In the United States Court of Military Appeals Certificate for Review

TO THE HONORABLE, THE JUDGES OF THE UNITED STATES COURT OF MILITARY APPEALS:

1. Pursuant to the Uniform Code of Military Justice, Article 67(b)(2), 10 U.S.C. § 867(b)(2), the record of trial and decision of the Court of Military Review, United States Air Force, in the above-entitled case, are forwarded for review.

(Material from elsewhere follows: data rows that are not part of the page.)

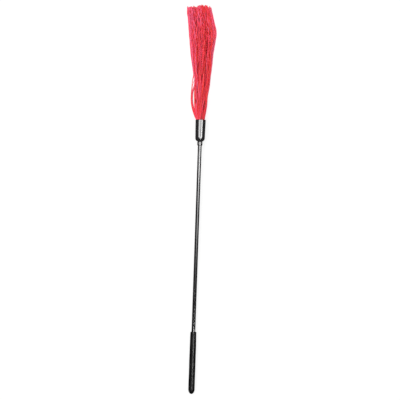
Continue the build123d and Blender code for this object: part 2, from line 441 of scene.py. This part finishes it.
def make_ferrule():
    """The cup: hemispherical foot, flared wall and rounded lip, hollow inside."""
    end = MOUTH_STATION
    radius = outer_radius("ferrule_cup")
    hole = outer_radius("shaft_sleeve") + BORE_CLEARANCE
    centre_s = end - FERRULE_LENGTH + FERRULE_FOOT_RADIUS
    centre_r = FERRULE_BASE_RADIUS - FERRULE_FOOT_RADIUS

    def foot(arc_radius, steps=16):
        last = math.acos((hole - centre_r) / arc_radius)
        points = []
        for k in range(steps, -1, -1):
            angle = last * k / steps
            s, r = arc_radius * math.sin(angle), arc_radius * math.cos(angle)
            points.append((centre_s - s, centre_r + r))
        return points

    outer = foot(FERRULE_FOOT_RADIUS)
    inner = foot(FERRULE_FOOT_RADIUS - FERRULE_WALL)
    lip = rounded(
        [
            (*outer[-1], 0),
            (end, radius, FERRULE_LIP),
            (end, radius - FERRULE_WALL, FERRULE_LIP),
            (*inner[-1], 0),
        ]
    )
    outline = outer + lip[1:-1] + inner[::-1]
    turned("ferrule", subdivide(outline, 3 * MM), FERRULE, "ferrule_cup", 128)


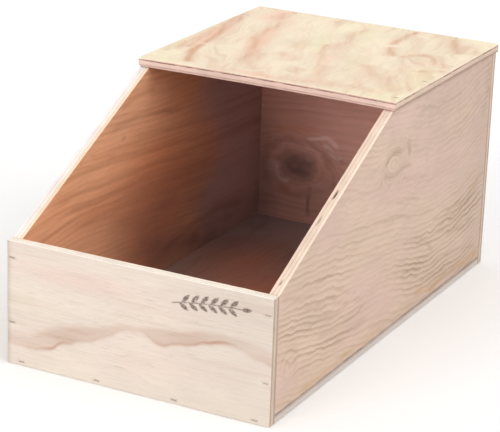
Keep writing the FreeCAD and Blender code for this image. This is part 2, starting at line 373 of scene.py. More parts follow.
def right_figure(u, v):
    """Fine ripples that fall gently to the back, round one tight eddy, and rise again at the end."""
    fall = 0.17 * np.minimum(u, 95) - 13 * smooth_step(u, 140, 230) + 5 * layered_noise(51, u / 120, v / 60)
    far = eye(u, v, SIDE_EDDY, (17, 11)) + 0.12 * soft_noise(56, u / 9, v / 7)
    near = 1 - smooth_step(far, 0.7, 2.4)
    shake = 1.4 * soft_noise(52, u / 13, v / 9) + 0.7 * soft_noise(53, u / 5, v / 4)
    swirl = 9 * blot(u, v, (-195, 36), (16, 13))
    level = (v + fall + swirl + shake * (1 - 0.6 * near)) / 5.6
    ring = level + near * (2.2 * far + 20 - level)
    tone = strokes(u, v, SIDE_STROKES) * (0.60 + 0.28 * soft_noise(57, u / 9, v / 5))
    warm = strokes(u, v, SIDE_WARM) * (0.7 + 0.4 * layered_noise(54, u / 18, v / 7))
    tint = 0.5 + 0.55 * layered_noise(55, u / 70, v / 34, 2) - 2.0 * warm
    tint += 0.4 * blot(u, v, (60, 140), (120, 50))
    tint -= 0.5 * blot(u, v, (-150, 80), (90, 50))
    tone = np.maximum(tone, 0.30 * warm)
    # Painted shade: a dark line along the foot, where the side meets the floor, and a broken dark line along
    # the top, under the roof's edge. The face also grows darker towards its back.
    foot = smooth_step(SIDE_LOW[Z] + 1.8 - v, -1.6, 1.6) * (0.8 + 0.3 * soft_noise(58, u / 6, v * 0))
    brow = smooth_step(v, SIDE_HIGH[Z] - 3.0, SIDE_HIGH[Z] - 0.8) * (0.6 + 0.6 * soft_noise(59, u / 4, v / 3))
    stain_and_shade = 0.10 * smooth_step(u, -60, 200) + 0.06 * smooth_step(u, 150, 215) + 0.8 * foot
    stain_and_shade += 0.6 * np.clip(brow, 0, 1)
    stain_and_shade += 0.10 * np.clip(layered_noise(152, u / 9, v / 5), 0, 1) * smooth_step(v, 100, 190)
    bold = np.full(len(u), 0.47)
    for strength, centre, half in SIDE_BOLD:
        bold = np.maximum(bold, strength * blot(u, v, centre, half, 4))
    return ring, tone, stain_and_shade, tint, bold


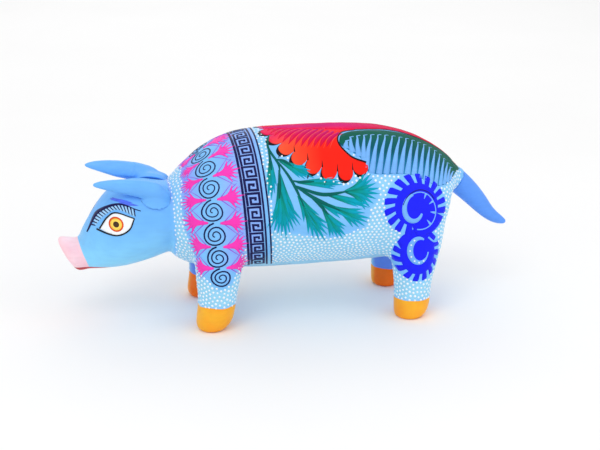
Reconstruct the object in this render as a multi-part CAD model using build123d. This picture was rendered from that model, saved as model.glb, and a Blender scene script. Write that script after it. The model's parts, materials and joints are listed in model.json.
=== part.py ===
from build123d import *

import math
import os
from collections import namedtuple

# A carved and painted wooden pig in the Oaxacan alebrije tradition.
#
# The torso, neck, head, snout and four legs are one block of copal wood. The two ears and
# the tail are carved apart. Each of them turns on a loose round peg, and the peg pulls out
# of a socket drilled in the block, as such figures are taken down for packing.
#
# Frame: millimetres, +Z up, the snout towards -X and the pig's left side towards -Y. The
# origin is the bottom centre of the whole figure, on the plane that the hooves stand on.

# --- Driving dimensions ---------------------------------------------------------------
BODY_LENGTH = 222.0  # front of the snout to the tail's seat
BODY_HEIGHT = 102.8  # ground to the top of the back
BODY_WIDTH = 76.0  # across the ribs

LEG_TRACK = 54.0  # between the left and right leg centres
LEG_THICKNESS = 21.0  # of a leg, just above the hoof
HOOF_HEIGHT = 13.0
FRONT_LEG_STAGGER = 1.5  # the right front leg stands this much behind the left one

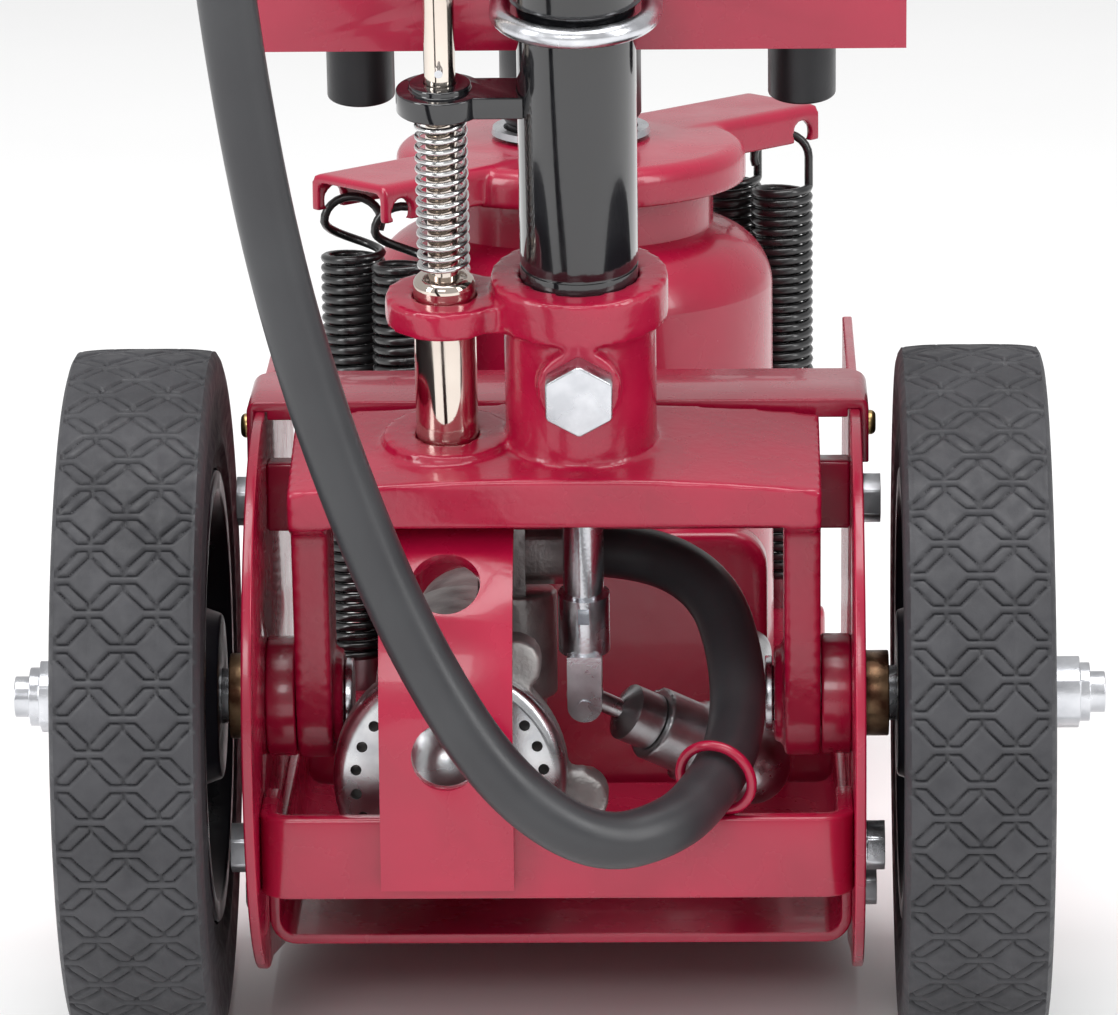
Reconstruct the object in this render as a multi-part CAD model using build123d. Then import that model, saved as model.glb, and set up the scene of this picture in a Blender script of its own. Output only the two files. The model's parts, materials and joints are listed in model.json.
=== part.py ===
from build123d import *
import math
import os

# Air-over-hydraulic truck jack. Millimetres, +Z up, +Y ahead of the operator, +X to the right.
# The origin is on the floor, on the axis of the lifting ram.

# ---- driving dimensions: running gear ------------------------------------------------------
AXLE_Y = -250.0           # axle, behind the ram
AXLE_Z = 101.6
TYRE_R = 101.5
WHEEL_IN = 98.3           # inner face of the wheel, from the middle plane
WHEEL_OUT = 141.0
RIM_R = 66.0
AXLE_R = 8.0
THREAD_R = 6.0
RUN = 0.05                # radial clearance of a running fit

# ---- driving dimensions: frame --------------------------------------------------------------
PLATE_OUT = 88.0          # outer face of a side plate
SHEET = 3.0
PLATE_IN = PLATE_OUT - SHEET
PLATE_R = 81.0            # rounded rear end of a side plate
PLATE_CZ = 103.0
COVER_Z = PLATE_CZ + PLATE_R
BOSS_IN = 76.3
BOSS_R = 17.5
BAR_Y = -60.0             # rear face of the crossbar, from the axle
BAR_T = 6.0
BAR_Z0 = 57.0
BAR_Z1 = 81.0
STRAP_X = -31.0
STRAP_W = 38.0
STRAP_R = 65.0
STRAP_T = 5.0
STRAP_HOLE_R = 9.85
TIE_Y = 12.0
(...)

2. On 9 February 1981, the accused was found guilty of a violation of the Uniform Code of Military Justice, Articles 86, 89,108 and 134,10 U.S.C. §§ 886, 889, 908, 939, and was sentenced to a bad conduct discharge, confinement at hard labor for three months, forfeiture of $250.00 per month for four months, and reduction to the grade of E-l. On 26 February 1981, the convening authority approved the sentence. On 9 April 1981, the officer exercising general court-martial jurisdiction disapproved the findings of guilty of Charge I and its Specification (violation of Article 89) and approved only so much of the sentence as provides for a bad conduct discharge, confinement at hard labor for two months, forfeiture of $250.00 per month for two months, and reduction to airman basic. On 25 September 1981, the Court of Military Review set aside the finding of guilty of Charge II and its Specification (violation of Article 108) and affirmed the remaining findings of guilty and so much of the sentence as provided for confinement at hard labor for two months.

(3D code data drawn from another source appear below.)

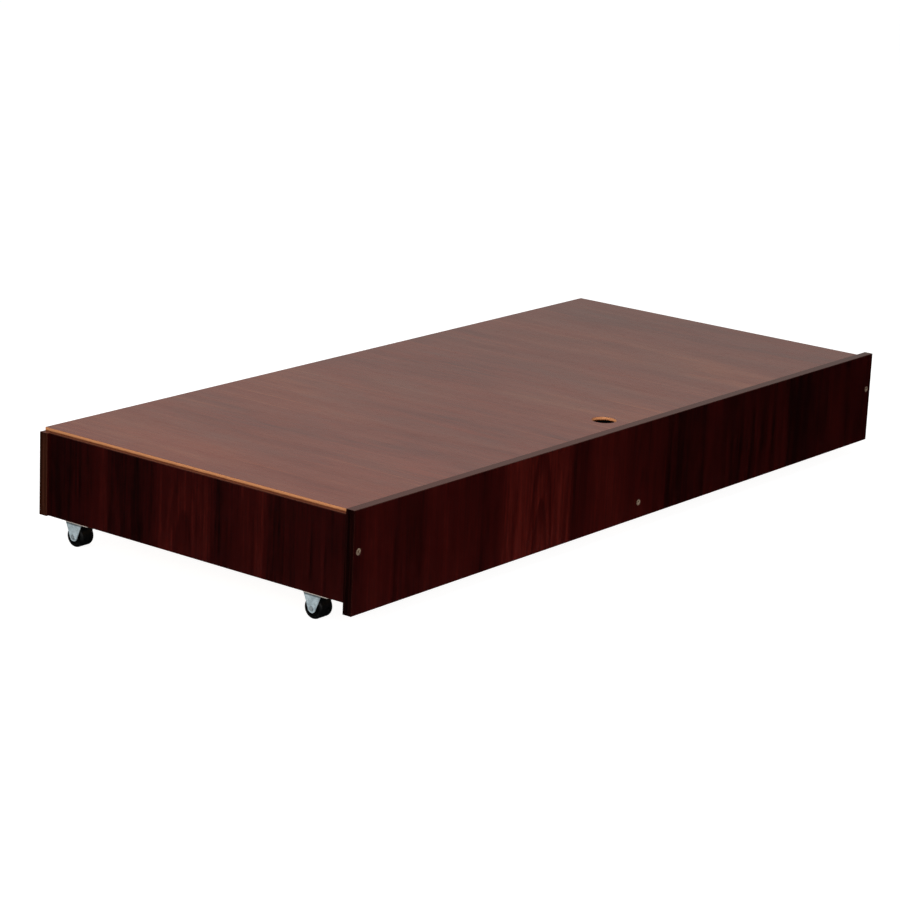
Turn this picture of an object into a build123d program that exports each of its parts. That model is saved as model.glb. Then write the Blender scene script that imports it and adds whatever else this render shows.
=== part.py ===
from build123d import *

import os
from math import atan2, degrees

# Under bed box: a low storage box of faced chipboard with a loose lid, on four fixed casters.
# Millimetres. +X runs along the length, the front is towards -Y, +Z is up, the floor is Z = 0.
# The origin is on the floor under the middle of the box. A side of -1 means left or front,
# and 1 means right or rear.

# ------------------------------------------------------------------ driving dimensions
LENGTH = 1360.0  # over the front panel
DEPTH = 600.0  # front face to rear face
BOARD = 15.0  # faced chipboard
EDGING = 0.6  # melamine edge strip
ARRIS = 0.3  # softened corner of a board or an edge strip
FRONT_HEIGHT = 150.0
CARCASS_HEIGHT = 126.0  # end panels and rear panel
FRONT_DROP = 15.0  # the front panel hangs below the carcass
END_SETBACK = 4.0  # end panels stand in from the ends of the front and rear panels

LID_THICKNESS = 5.0
LID_END_INSET = 11.0  # lid's ends stand in from the ends of the rear panel
LID_FRONT_GAP = 1.5
FINGER_HOLE_RADIUS = 19.0
FINGER_HOLE_X = -17.0
FINGER_HOLE_FROM_FRONT = 61.0  # hole's centre behind the front face

BOTTOM_THICKNESS = 3.0
GROOVE_DEPTH = 6.0
GROOVE_HEIGHT = 3.2
GROOVE_PLAY = 0.5  # between the bottom board's edge and the foot of its groove

BEARER_HEIGHT = 20.0
END_BEARER_WIDTH = 40.0
CENTRE_BEARER_WIDTH = 60.0
BATTEN_WIDTH = 15.0
BATTEN_HEIGHT = 20.0

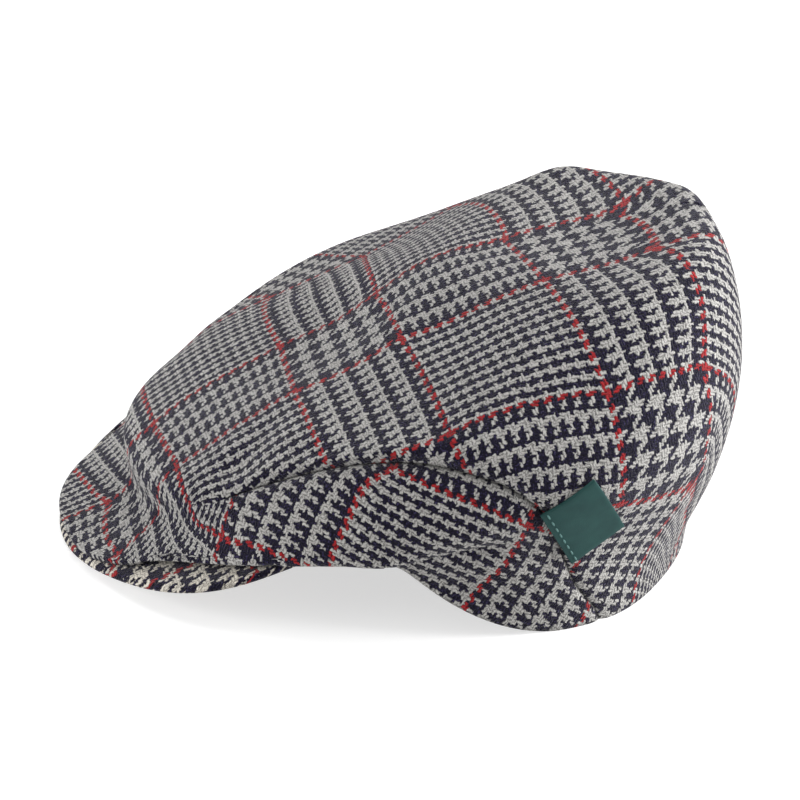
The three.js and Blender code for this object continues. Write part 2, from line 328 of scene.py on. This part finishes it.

3. It is requested that action be taken with respect to the following Issue:

WAS THE COURT OF MILITARY REVIEW CORRECT IN HOLDING THAT RETAIL MERCHANDISE OF THE ARMY AND AIR FORCE EXCHANGE SERVICE WAS NOT, UNDER THE CIRCUMSTANCES OF THIS CASE, “MILITARY PROPERTY OF THE UNITED STATES”?
(s) James Taylor, Jr.
JAMES TAYLOR, JR.
Major General, USAF
Acting The Judge Advocate General
United States Air Force

Received a copy of the foregoing Certificate of Review on this 9th day of October 1981.

(s) James P. Porter
JAMES P. PORTER
Colonel, USAF

Government Trial and Appellate Counsel Division

(s) Verlin D. Dickman
VERLIN D. DICKMAN
Colonel, USAF
Defense Services Division

The language in the Manual for Courts-Martial, U.S. Army, 1949, is identical.